§ **Task instructions**: Output every line below exactly.

§ **Material**:
· · · · · · ·

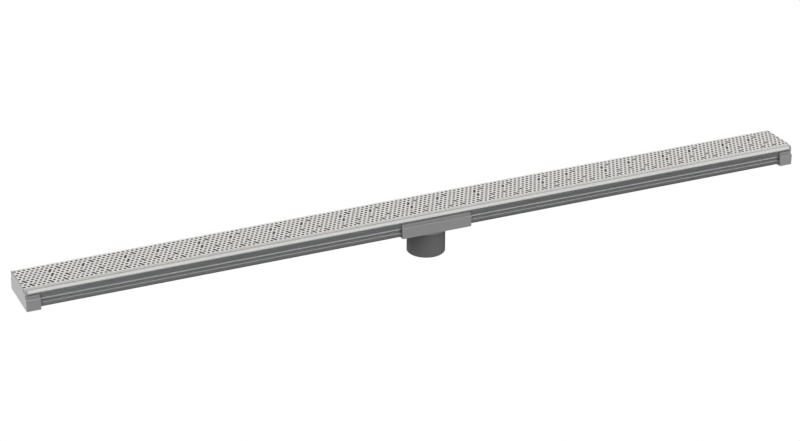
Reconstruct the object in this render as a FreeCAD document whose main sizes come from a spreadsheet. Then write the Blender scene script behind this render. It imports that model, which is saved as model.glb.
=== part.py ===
import FreeCAD, Part
import math
import os

import Sketcher
from FreeCAD import Vector

# Channel drain: a long slim channel that carries a perforated strip, with an end cap at
# each end and an outlet under its middle. X runs along the channel, Y across it, Z up.
# The origin is on the outlet's axis, at the lower end of the outlet pipe.

doc = FreeCAD.newDocument("channel_drain")
sheet = doc.addObject("Spreadsheet::Sheet", "sizes")

# Driving dimensions in millimetres. Depths are measured down from the top of the lips.
DIMENSIONS = [
    ("overall_length", 1200, "length over both end caps"),
    ("lip_level", 72.5, "top of the lips above the lower end of the pipe"),
    # channel, an extruded section
    ("channel_width", 70, "width over the two lips"),
    ("channel_depth", 27, "depth of the channel's underside"),
    ("wall", 2, "thickness of the side walls and the floor"),
    ("lip_width", 3.6, "width of each lip, seen from above"),
    ("lip_lean", 1.6, "how far the lip's outer face leans in at the top"),
    ("lip_lean_depth", 4.6, "depth of the leaning part of the lip's outer face"),
    ("lip_round", 1.8, "rounding of the lip's outer top edge"),
    ("lip_bulge_round", 6, "rounding between the leaning and the upright outer face"),
    ("lip_inner_round", 0.5, "rounding of the lip's inner top edge"),
    ("lip_height", 6.6, "height of the lip's outer face"),
    ("lip_heel_round", 2.2, "rounding under the lip's outer face"),
    ("side_recess", 2.4, "how far the side wall stands back from the lip's face"),
    ("shelf_depth", 4.3, "depth of the shelves that carry the grate"),
    ("shelf_reach", 2, "how far each shelf reaches in from the side wall"),
    ("shelf_thickness", 2, "thickness of each shelf at its edge"),
    ("rib_depth", 15.6, "depth of the clip rib's middle"),
    ("rib_reach", 1.2, "how far the clip rib stands out of the side wall"),
    ("rib_root", 2.6, "height of the clip rib at its root"),
    ("foot_top_depth", 18.8, "depth of the foot's top, where the side steps out again"),
    ("foot_reach", 2.2, "how far the foot stands out of the side wall"),
    ("rib_round", 0.5, "rounding of the outer edges of the rib and of the foot's top"),
    ("bottom_round", 3, "rounding of the channel's lower outer edges"),
    ("trough_round", 2, "rounding between the trough's floor and walls"),
    ("outlet_bore", 50, "diameter of the way down through floor, gasket and saddle"),
    # grate, a folded and perforated strip
    ("sheet_thickness", 1.5, "thickness of the grate's sheet"),
    ("grate_rise", 1.4, "how far the grate stands above the lips"),
    ("grate_gap", 0.8, "gap between the grate and each lip"),
    ("grate_end_gap", 0.3, "how far the grate stays short of each end of the drain"),
    ("bend_inner_round", 0.5, "inner rounding of the grate's folded edges"),
    ("slot_width", 4, "width of a slot, and diameter of a hole"),
    ("column_pitch", 6.61, "distance of the openings along the grate"),
    ("row_pitch", 6.15, "distance of the rows of openings across the grate"),
    ("pattern_start", 48.5, "first column of the slot pattern from the left end"),
    ("stay_width", 3, "width of the stays welded under the grate"),
    ("stay_height", 3.6, "height of the stays"),
    ("stay_end_distance", 100, "distance of the outermost stays from the drain's ends"),
    # end caps, saddle and seals
    ("fit_clearance", 0.3, "room between the channel and the fittings that wrap it"),
    ("fitting_proud", 3, "how far the fittings stand out of the lips' faces"),
    ("fitting_step_depth", 12.3, "depth of the step on the fittings' sides"),
    ("fitting_depth", 29, "depth of the fittings' underside"),
    ("band_set_back", 0.4, "how far the band above the step stays behind the lip's face"),
    ("fitting_round", 0.6, "rounding of the fittings' long outer edges"),
    ("cap_length", 20, "length of an end cap along the channel"),
    ("cap_overlap", 16, "length of the channel inside an end cap"),
    ("cap_wall", 3, "thickness of an end cap's end wall"),
    ("seal_thickness", 1, "thickness of the rubber seals"),
    ("saddle_length", 108, "length of the outlet saddle along the channel"),
    ("collar_wall", 3.5, "thickness of the collar round the pipe's neck"),
    ("collar_height", 6, "height of the collar below the saddle"),
    ("socket_stop", 1.2, "floor left in the saddle above the end of the pipe"),
    ("gasket_width", 3.5, "width of the outlet gasket's ring"),
    # outlet pipe
    ("pipe_diameter", 56, "outer diameter of the outlet pipe"),
    ("pipe_wall", 3, "wall of the outlet pipe"),
    ("pipe_neck_step", 0.5, "how far the neck in the collar is turned down"),
    ("pipe_neck_chamfer", 0.3, "chamfer of the pipe's shoulder under the collar"),
    ("pipe_clearance", 0.15, "room between the neck and the collar"),
    ("pipe_chamfer", 1, "chamfer of the pipe's lower outer edge"),
]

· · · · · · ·

§ **The result**:
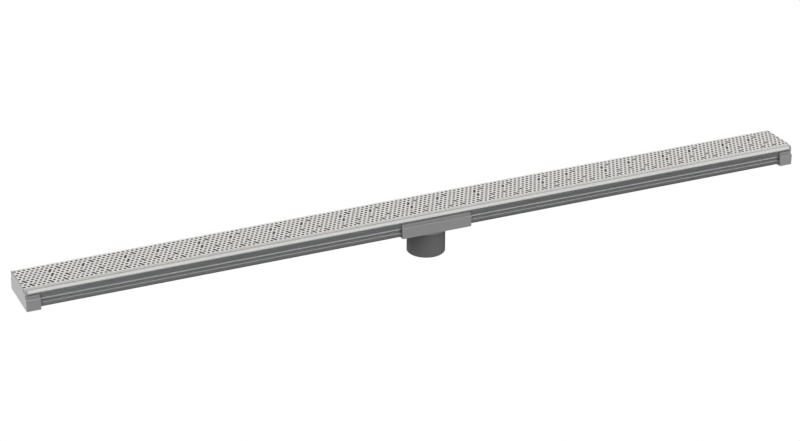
Reconstruct the object in this render as a FreeCAD document whose main sizes come from a spreadsheet. Then write the Blender scene script behind this render. It imports that model, which is saved as model.glb.
=== part.py ===
import FreeCAD, Part
import math
import os

import Sketcher
from FreeCAD import Vector

# Channel drain: a long slim channel that carries a perforated strip, with an end cap at
# each end and an outlet under its middle. X runs along the channel, Y across it, Z up.
# The origin is on the outlet's axis, at the lower end of the outlet pipe.

doc = FreeCAD.newDocument("channel_drain")
sheet = doc.addObject("Spreadsheet::Sheet", "sizes")

# Driving dimensions in millimetres. Depths are measured down from the top of the lips.
DIMENSIONS = [
    ("overall_length", 1200, "length over both end caps"),
    ("lip_level", 72.5, "top of the lips above the lower end of the pipe"),
    # channel, an extruded section
    ("channel_width", 70, "width over the two lips"),
    ("channel_depth", 27, "depth of the channel's underside"),
    ("wall", 2, "thickness of the side walls and the floor"),
    ("lip_width", 3.6, "width of each lip, seen from above"),
    ("lip_lean", 1.6, "how far the lip's outer face leans in at the top"),
    ("lip_lean_depth", 4.6, "depth of the leaning part of the lip's outer face"),
    ("lip_round", 1.8, "rounding of the lip's outer top edge"),
    ("lip_bulge_round", 6, "rounding between the leaning and the upright outer face"),
    ("lip_inner_round", 0.5, "rounding of the lip's inner top edge"),
    ("lip_height", 6.6, "height of the lip's outer face"),
    ("lip_heel_round", 2.2, "rounding under the lip's outer face"),
    ("side_recess", 2.4, "how far the side wall stands back from the lip's face"),
    ("shelf_depth", 4.3, "depth of the shelves that carry the grate"),
    ("shelf_reach", 2, "how far each shelf reaches in from the side wall"),
    ("shelf_thickness", 2, "thickness of each shelf at its edge"),
    ("rib_depth", 15.6, "depth of the clip rib's middle"),
    ("rib_reach", 1.2, "how far the clip rib stands out of the side wall"),
    ("rib_root", 2.6, "height of the clip rib at its root"),
    ("foot_top_depth", 18.8, "depth of the foot's top, where the side steps out again"),
    ("foot_reach", 2.2, "how far the foot stands out of the side wall"),
    ("rib_round", 0.5, "rounding of the outer edges of the rib and of the foot's top"),
    ("bottom_round", 3, "rounding of the channel's lower outer edges"),
    ("trough_round", 2, "rounding between the trough's floor and walls"),
    ("outlet_bore", 50, "diameter of the way down through floor, gasket and saddle"),
    # grate, a folded and perforated strip
    ("sheet_thickness", 1.5, "thickness of the grate's sheet"),
    ("grate_rise", 1.4, "how far the grate stands above the lips"),
    ("grate_gap", 0.8, "gap between the grate and each lip"),
    ("grate_end_gap", 0.3, "how far the grate stays short of each end of the drain"),
    ("bend_inner_round", 0.5, "inner rounding of the grate's folded edges"),
    ("slot_width", 4, "width of a slot, and diameter of a hole"),
    ("column_pitch", 6.61, "distance of the openings along the grate"),
    ("row_pitch", 6.15, "distance of the rows of openings across the grate"),
    ("pattern_start", 48.5, "first column of the slot pattern from the left end"),
    ("stay_width", 3, "width of the stays welded under the grate"),
    ("stay_height", 3.6, "height of the stays"),
    ("stay_end_distance", 100, "distance of the outermost stays from the drain's ends"),
    # end caps, saddle and seals
    ("fit_clearance", 0.3, "room between the channel and the fittings that wrap it"),
    ("fitting_proud", 3, "how far the fittings stand out of the lips' faces"),
    ("fitting_step_depth", 12.3, "depth of the step on the fittings' sides"),
    ("fitting_depth", 29, "depth of the fittings' underside"),
    ("band_set_back", 0.4, "how far the band above the step stays behind the lip's face"),
    ("fitting_round", 0.6, "rounding of the fittings' long outer edges"),
    ("cap_length", 20, "length of an end cap along the channel"),
    ("cap_overlap", 16, "length of the channel inside an end cap"),
    ("cap_wall", 3, "thickness of an end cap's end wall"),
    ("seal_thickness", 1, "thickness of the rubber seals"),
    ("saddle_length", 108, "length of the outlet saddle along the channel"),
    ("collar_wall", 3.5, "thickness of the collar round the pipe's neck"),
    ("collar_height", 6, "height of the collar below the saddle"),
    ("socket_stop", 1.2, "floor left in the saddle above the end of the pipe"),
    ("gasket_width", 3.5, "width of the outlet gasket's ring"),
    # outlet pipe
    ("pipe_diameter", 56, "outer diameter of the outlet pipe"),
    ("pipe_wall", 3, "wall of the outlet pipe"),
    ("pipe_neck_step", 0.5, "how far the neck in the collar is turned down"),
    ("pipe_neck_chamfer", 0.3, "chamfer of the pipe's shoulder under the collar"),
    ("pipe_clearance", 0.15, "room between the neck and the collar"),
    ("pipe_chamfer", 1, "chamfer of the pipe's lower outer edge"),
]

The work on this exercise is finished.